What is the Women’s Health Protection Act?

If passed, the Women’s Health Protection Act would enshrine the Roe vs. Wade decision making abortion federally legal in all 50 states. The WHPA would also protect those seeking an abortion from arbitrary gestational age limits like the 6-week or 15-week limit, would remove the requirement for those seeking an abortion to have medically unnecessary ultrasounds, anti-abortion counseling, and waiting periods. It would also remove the requirement that abortion providers have to admit privileges at local hospitals. These are all restrictions abortion rights advocates have suggested just make abortions harder to get without keeping people safe.

If enacted, the WHPA would increase access to abortion care for those in need and remove unnecessary obstacles not faced in other healthcare scenarios.

The bill passed in the House in November, but isn’t expected to pass through the Senate or become law. Though the WHPA enjoys widespread Democratic support, it’s not expected that any Republicans will cross the aisle to ensure the bill becomes law. 

What is the Equal Access to Abortion Coverage in Health Insurance Act?

The EACH Act is a little different than the WHPA. While the WHPA would enshrine the right to an abortion in law — and help with some of the issues of obstacles of getting an abortion — the EACH Act would make abortions way more affordable for low-income people. If enacted, the EACH Act would overturn the Hyde Amendment, which prohibits federal funds to be used for abortion care services.

People who receive Medicaid and TRICARE, and those who depend on the Veteran’s Administration and other government-funded healthcare initiatives including portions of private healthcare obtained via the Affordable Care Act marketplace are not able to use their health benefits for abortion care. The EACH Act would remove those restrictions making abortion care available to everyone who receives health care through the government would have access to abortion care through their health plans. 

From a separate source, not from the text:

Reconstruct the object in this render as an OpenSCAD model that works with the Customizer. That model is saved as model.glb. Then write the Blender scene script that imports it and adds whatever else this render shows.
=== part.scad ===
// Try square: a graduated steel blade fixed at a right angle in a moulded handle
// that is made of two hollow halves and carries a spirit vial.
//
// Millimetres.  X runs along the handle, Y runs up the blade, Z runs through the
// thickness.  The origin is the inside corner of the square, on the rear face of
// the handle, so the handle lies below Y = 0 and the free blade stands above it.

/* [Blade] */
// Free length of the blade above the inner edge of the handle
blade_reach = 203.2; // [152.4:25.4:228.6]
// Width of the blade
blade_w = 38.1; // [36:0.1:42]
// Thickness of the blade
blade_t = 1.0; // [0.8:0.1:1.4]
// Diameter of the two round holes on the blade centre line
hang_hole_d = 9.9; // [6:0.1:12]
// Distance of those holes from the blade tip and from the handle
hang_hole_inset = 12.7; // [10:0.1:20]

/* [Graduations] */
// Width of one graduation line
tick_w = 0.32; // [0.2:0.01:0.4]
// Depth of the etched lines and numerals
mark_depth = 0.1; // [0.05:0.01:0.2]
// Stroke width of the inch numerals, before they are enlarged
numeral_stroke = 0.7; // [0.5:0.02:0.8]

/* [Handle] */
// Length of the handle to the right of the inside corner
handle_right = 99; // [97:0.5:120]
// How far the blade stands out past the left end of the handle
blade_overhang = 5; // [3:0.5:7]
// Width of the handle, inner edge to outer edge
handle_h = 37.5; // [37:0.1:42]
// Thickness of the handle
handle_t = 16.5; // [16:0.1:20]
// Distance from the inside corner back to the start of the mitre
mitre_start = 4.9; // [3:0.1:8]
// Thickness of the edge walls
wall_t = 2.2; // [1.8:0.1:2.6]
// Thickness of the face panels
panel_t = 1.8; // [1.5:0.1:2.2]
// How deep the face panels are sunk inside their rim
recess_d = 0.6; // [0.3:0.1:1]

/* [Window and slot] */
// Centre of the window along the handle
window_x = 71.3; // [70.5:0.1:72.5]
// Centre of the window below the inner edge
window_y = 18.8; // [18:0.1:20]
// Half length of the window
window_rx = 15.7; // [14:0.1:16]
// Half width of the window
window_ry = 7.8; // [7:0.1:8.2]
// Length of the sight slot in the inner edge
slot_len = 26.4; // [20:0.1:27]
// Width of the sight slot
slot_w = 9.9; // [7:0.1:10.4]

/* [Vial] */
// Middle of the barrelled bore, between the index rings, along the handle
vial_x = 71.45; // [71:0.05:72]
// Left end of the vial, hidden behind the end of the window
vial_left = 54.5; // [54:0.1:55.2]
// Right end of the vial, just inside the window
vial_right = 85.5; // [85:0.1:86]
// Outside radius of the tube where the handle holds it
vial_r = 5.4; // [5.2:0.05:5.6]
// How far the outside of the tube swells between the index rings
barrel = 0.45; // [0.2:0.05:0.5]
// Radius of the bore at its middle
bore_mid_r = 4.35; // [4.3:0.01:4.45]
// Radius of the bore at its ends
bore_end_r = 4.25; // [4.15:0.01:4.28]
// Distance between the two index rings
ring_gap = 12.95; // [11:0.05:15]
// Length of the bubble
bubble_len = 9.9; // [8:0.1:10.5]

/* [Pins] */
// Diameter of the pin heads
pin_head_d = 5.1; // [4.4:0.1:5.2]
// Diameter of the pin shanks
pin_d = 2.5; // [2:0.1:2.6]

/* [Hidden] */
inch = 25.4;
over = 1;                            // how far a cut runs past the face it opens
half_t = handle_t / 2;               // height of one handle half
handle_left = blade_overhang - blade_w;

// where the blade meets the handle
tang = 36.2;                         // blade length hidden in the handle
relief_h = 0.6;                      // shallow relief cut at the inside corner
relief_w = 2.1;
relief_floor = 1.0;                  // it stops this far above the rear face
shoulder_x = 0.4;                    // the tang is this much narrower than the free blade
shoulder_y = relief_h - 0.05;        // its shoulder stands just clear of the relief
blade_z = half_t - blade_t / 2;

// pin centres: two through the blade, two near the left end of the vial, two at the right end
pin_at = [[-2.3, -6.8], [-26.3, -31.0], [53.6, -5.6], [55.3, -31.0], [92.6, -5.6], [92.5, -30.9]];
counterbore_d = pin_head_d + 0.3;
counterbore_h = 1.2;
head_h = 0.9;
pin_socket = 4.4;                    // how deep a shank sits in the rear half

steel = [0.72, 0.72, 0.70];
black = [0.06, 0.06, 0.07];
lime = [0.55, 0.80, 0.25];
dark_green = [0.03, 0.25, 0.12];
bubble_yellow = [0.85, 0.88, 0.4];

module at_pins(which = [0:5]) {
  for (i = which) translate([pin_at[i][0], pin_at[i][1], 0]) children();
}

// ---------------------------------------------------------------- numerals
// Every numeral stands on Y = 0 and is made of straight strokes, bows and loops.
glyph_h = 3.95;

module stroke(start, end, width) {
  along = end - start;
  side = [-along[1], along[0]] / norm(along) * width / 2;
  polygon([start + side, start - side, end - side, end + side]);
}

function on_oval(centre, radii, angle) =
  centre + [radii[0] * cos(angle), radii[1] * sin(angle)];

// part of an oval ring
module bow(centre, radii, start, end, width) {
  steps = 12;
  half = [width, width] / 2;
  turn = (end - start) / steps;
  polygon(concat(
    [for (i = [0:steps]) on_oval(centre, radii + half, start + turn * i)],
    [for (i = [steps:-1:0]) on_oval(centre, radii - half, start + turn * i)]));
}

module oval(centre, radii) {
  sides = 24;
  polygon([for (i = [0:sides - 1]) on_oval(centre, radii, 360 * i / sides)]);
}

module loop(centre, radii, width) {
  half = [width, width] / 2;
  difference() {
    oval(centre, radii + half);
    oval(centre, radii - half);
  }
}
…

The current version of the EACH Act was introduced in 2021 by a number of Democratic Representatives and is still being explored by various Congressional committees and has not yet been brought to the floor for a vote. A similar act, called the EACH Woman Act, was put forward in 2019 but never received a vote.

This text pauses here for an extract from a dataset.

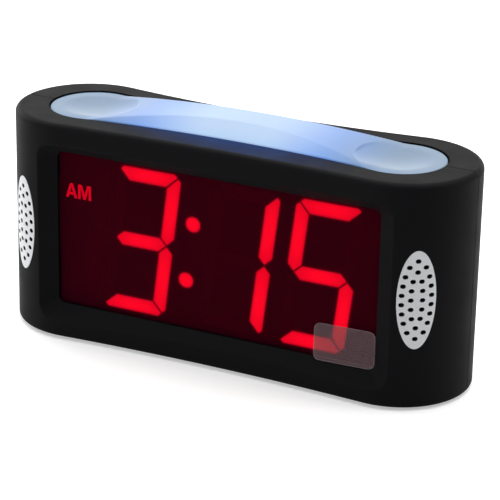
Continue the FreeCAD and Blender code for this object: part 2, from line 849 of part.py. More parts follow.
def make_lens():
    top = lens_form(0, 0, lens_bottom)
    flange = lens_prism(-flange_width, lens_bottom, lens_bottom + flange_height)
    body = top.fuse(flange)
    hollow = lens_form(lens_wall, lens_wall, lens_bottom - past)
    body = body.cut(hollow)
    tools = []
    adds = []
    for side in (-1, 1):
        tools.append(pad_dish(side))
        adds.append(rod_z(pivot_radius, side * press_x, lens_y, lens_switch_top() + press_travel + fixed_gap,
                          rim_z - 2 * pad_sink))
        y0, y1 = sorted((side * pin_end, side * (lens_waist - lens_wall / 2)))
        adds.append(rod_y(pivot_radius, 0, pivot_z, lens_y + y0, lens_y + y1))
    return joined([body.cut(tools)] + adds)


def lens_switch_top():
    """Level of the plungers that the lens's prongs press."""
    return tray_top + board_thickness + switch_height + lens_plunger


def make_tray():
    plate = box(-tray_half_length, tray_half_length, lens_y - tray_half_width, lens_y + tray_half_width,
                tray_top - tray_thickness, tray_top)
    adds = []
    tools = [rod_z(pilot_radius, x, y, tray_top - tray_thickness, tray_top) for x, y in tray_screw_places()]
    for side in (-1, 1):
        y0, y1 = sorted((side * (pin_end + fixed_gap), side * (pin_end + fixed_gap + ear_thickness)))
        ear = box(-ear_half_width, ear_half_width, lens_y + y0, lens_y + y1, tray_top, pivot_z)
        adds.append(ear.fuse(rod_y(ear_half_width, 0, pivot_z, lens_y + y0, lens_y + y1)))
        tools.append(rod_y(pivot_radius + pivot_gap, 0, pivot_z, lens_y + y0 - past, lens_y + y1 + past))
    return joined([plate] + adds).cut(tools)


def tray_arm_places():
    return [-tray_arm_x, tray_arm_x]


def tray_screw_places():
    """Screws that hold the tray to its arms."""
    y = lens_y + light_board_half_width + small_head + fixed_gap
    return [(x, y) for x in tray_arm_places()]


def make_light_board():
    half = light_board_half_length
    return box(-half, half, lens_y - light_board_half_width, lens_y + light_board_half_width,
               tray_top, tray_top + board_thickness)


def make_light_leds():
    z0 = tray_top + board_thickness
    leds = []
    for index in range(4):
        x = (index - 1.5) * light_led_pitch
        barrel = rod_z(light_led_radius, x, lens_y, z0, z0 + light_led_height - light_led_radius)
        dome = Part.makeSphere(light_led_radius, Vector(x, lens_y, z0 + light_led_height - light_led_radius))
        leds.append(joined([barrel, dome.common(box(-reach, reach, -reach, reach, z0, reach))]))
    return group(leds)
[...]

Will WHPA and EACH Be Voted Into Law?

Despite Democratic support for each of these bills, they face an uphill climb. The partisan nature of Congress means that the bills, which would be enormously helpful to families and people who can become pregnant — most people who seek abortions are already parents who are unable to afford taking care of another child — will likely see very little Republican support. 

The bills will likely result in them stalling when they reach the Senate for discussion even if they pass through the House of Representatives. House and Senate Republicans are unlikely to offer widespread support which would leave abortion rights up to individual states and undo the precedent set by Roe v. Wade. This would be disastrous to public health, as hundreds of thousands of people would have to travel hundreds of miles to get abortions and others would be forced to carry unwanted — or unsafe — pregnancies to term.

States would have the right to legally determine not only the age of viability and enact gestational-age-related abortion bans but also outlaw abortion entirely.